**OBJECTIVE**
Reproduce the entire listing word for word.

**MATERIAL**
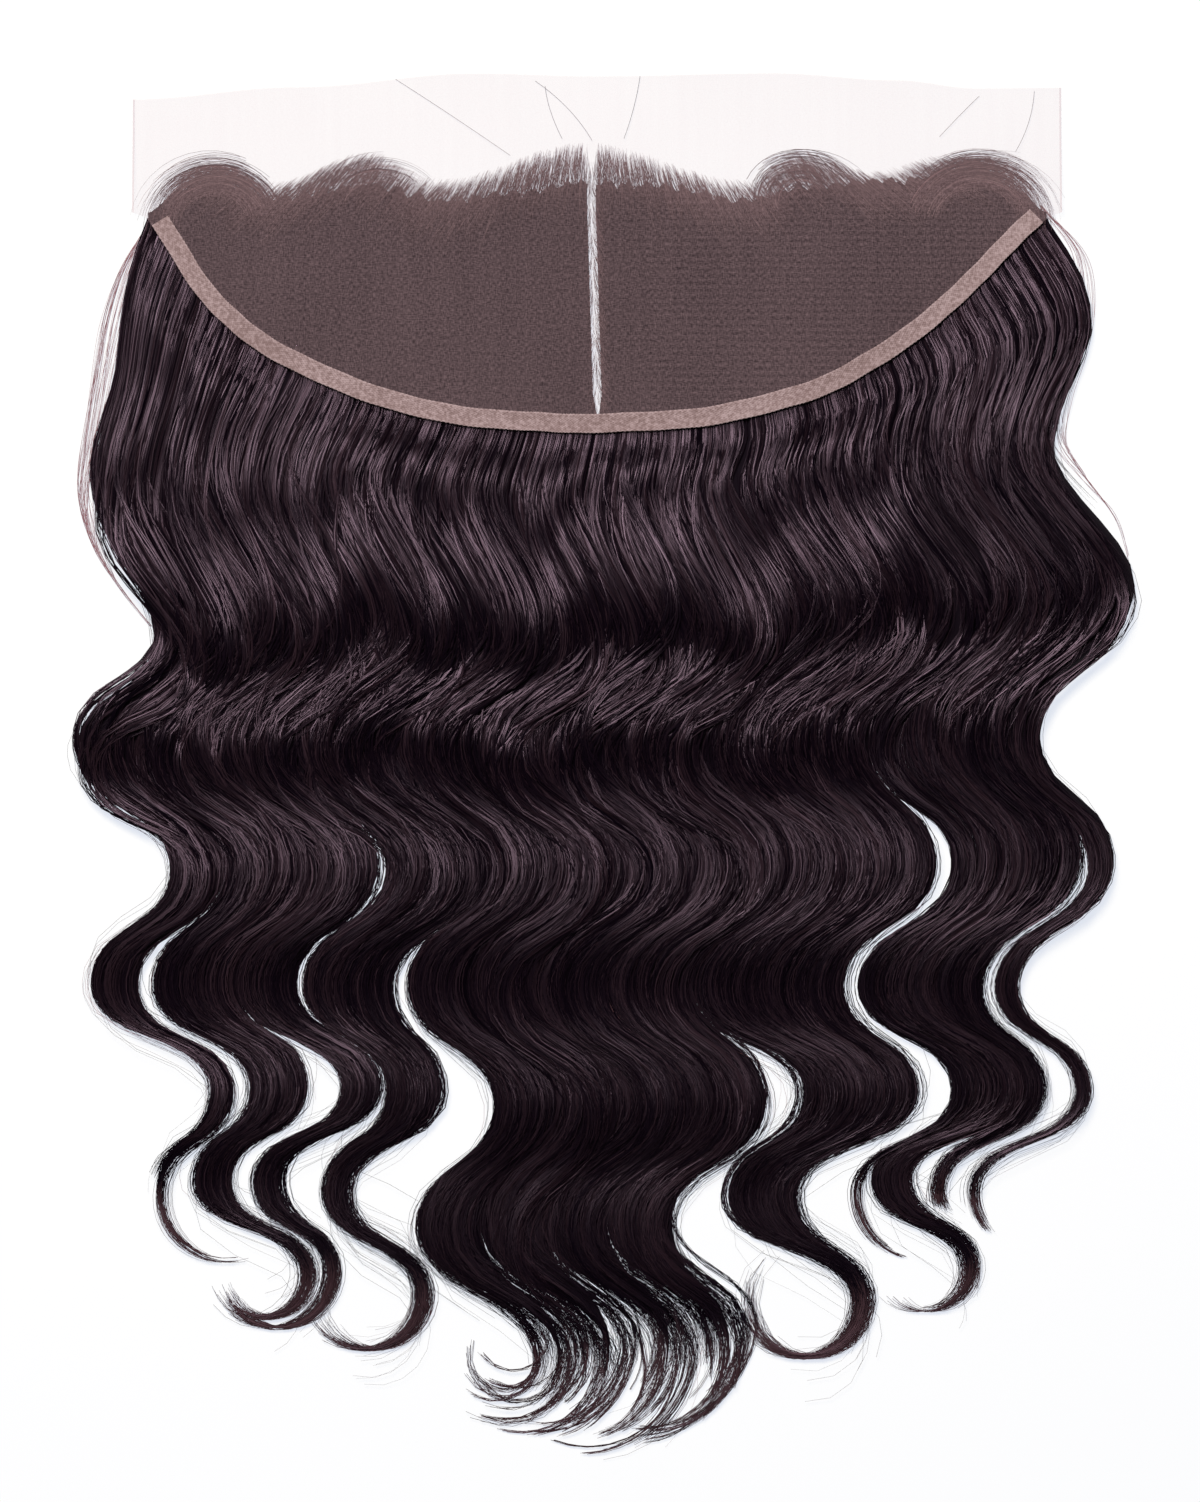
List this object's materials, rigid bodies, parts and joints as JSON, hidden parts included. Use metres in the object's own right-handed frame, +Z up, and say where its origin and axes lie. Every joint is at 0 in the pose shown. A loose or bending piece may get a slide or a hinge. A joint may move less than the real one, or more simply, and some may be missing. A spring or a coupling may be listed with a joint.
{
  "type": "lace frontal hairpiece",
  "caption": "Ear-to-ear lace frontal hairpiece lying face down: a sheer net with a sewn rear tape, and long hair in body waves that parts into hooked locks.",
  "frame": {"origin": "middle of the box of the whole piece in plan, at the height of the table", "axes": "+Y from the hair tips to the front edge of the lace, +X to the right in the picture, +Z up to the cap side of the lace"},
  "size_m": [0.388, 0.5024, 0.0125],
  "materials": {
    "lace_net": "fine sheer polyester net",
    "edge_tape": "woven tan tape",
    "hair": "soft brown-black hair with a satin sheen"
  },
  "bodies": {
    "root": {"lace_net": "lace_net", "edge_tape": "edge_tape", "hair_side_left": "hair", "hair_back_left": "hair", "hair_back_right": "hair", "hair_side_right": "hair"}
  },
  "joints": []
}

**WRITTEN SOLUTION**
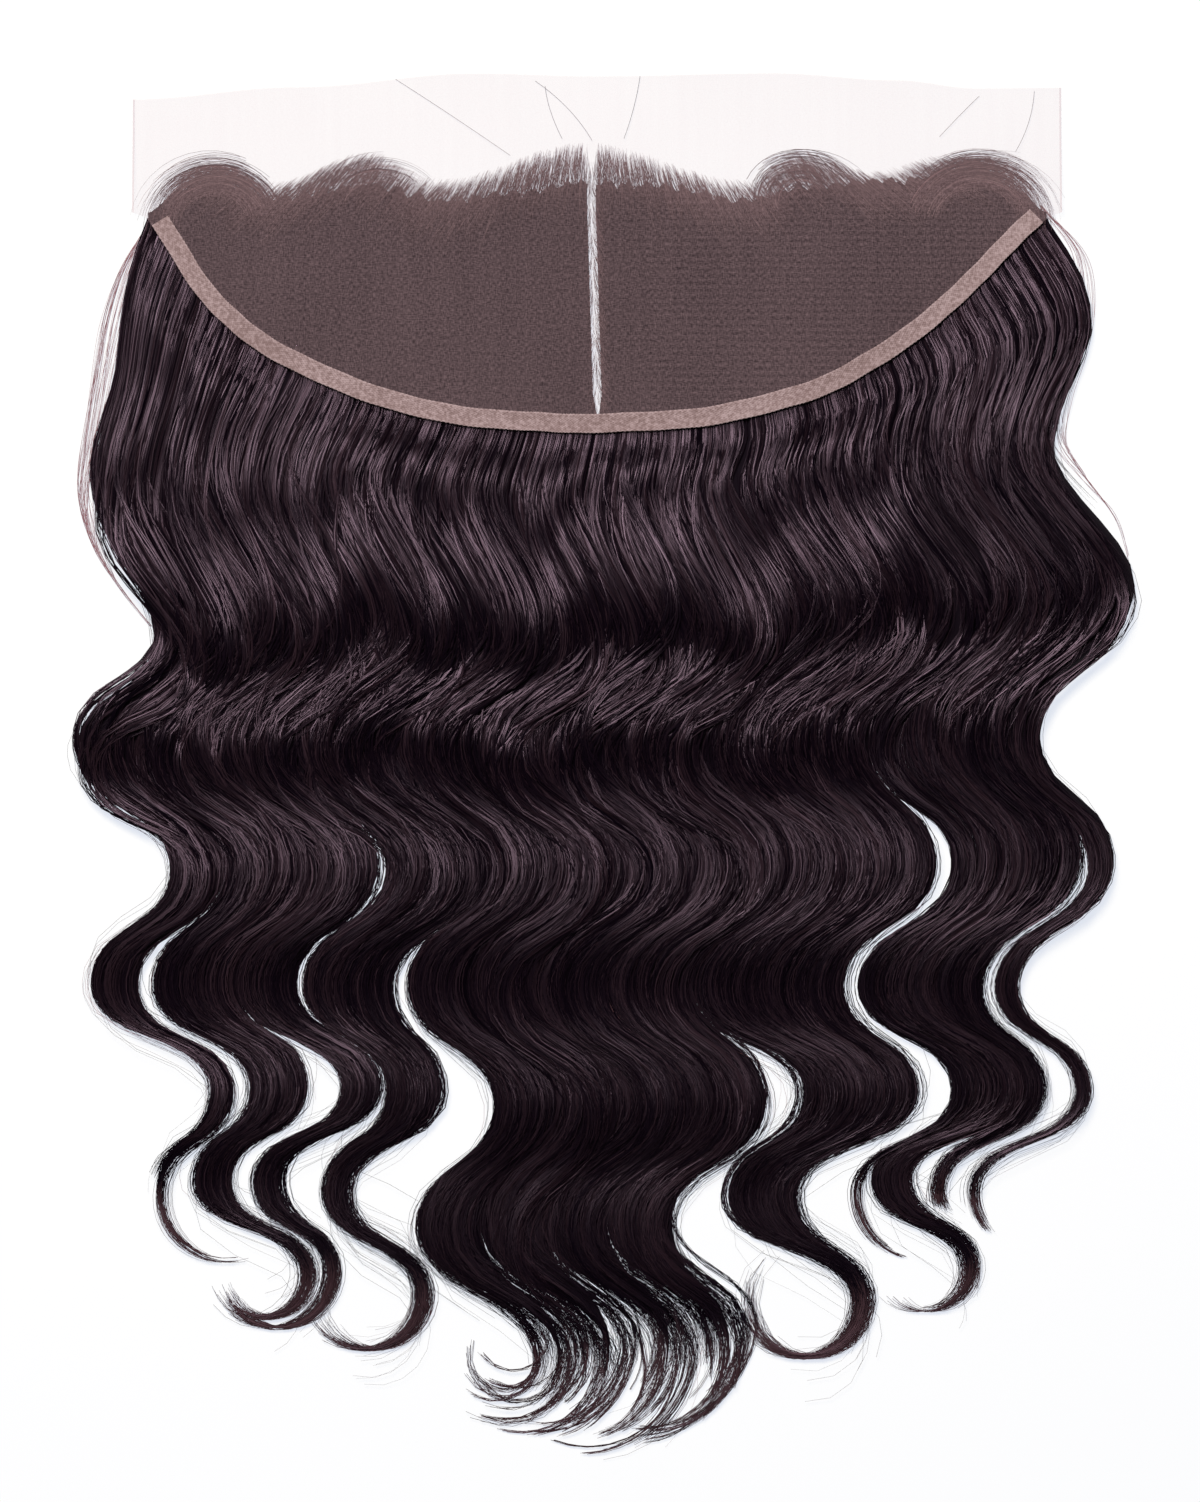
List this object's materials, rigid bodies, parts and joints as JSON, hidden parts included. Use metres in the object's own right-handed frame, +Z up, and say where its origin and axes lie. Every joint is at 0 in the pose shown. A loose or bending piece may get a slide or a hinge. A joint may move less than the real one, or more simply, and some may be missing. A spring or a coupling may be listed with a joint.
{
  "type": "lace frontal hairpiece",
  "caption": "Ear-to-ear lace frontal hairpiece lying face down: a sheer net with a sewn rear tape, and long hair in body waves that parts into hooked locks.",
  "frame": {"origin": "middle of the box of the whole piece in plan, at the height of the table", "axes": "+Y from the hair tips to the front edge of the lace, +X to the right in the picture, +Z up to the cap side of the lace"},
  "size_m": [0.388, 0.5024, 0.0125],
  "materials": {
    "lace_net": "fine sheer polyester net",
    "edge_tape": "woven tan tape",
    "hair": "soft brown-black hair with a satin sheen"
  },
  "bodies": {
    "root": {"lace_net": "lace_net", "edge_tape": "edge_tape", "hair_side_left": "hair", "hair_back_left": "hair", "hair_back_right": "hair", "hair_side_right": "hair"}
  },
  "joints": []
}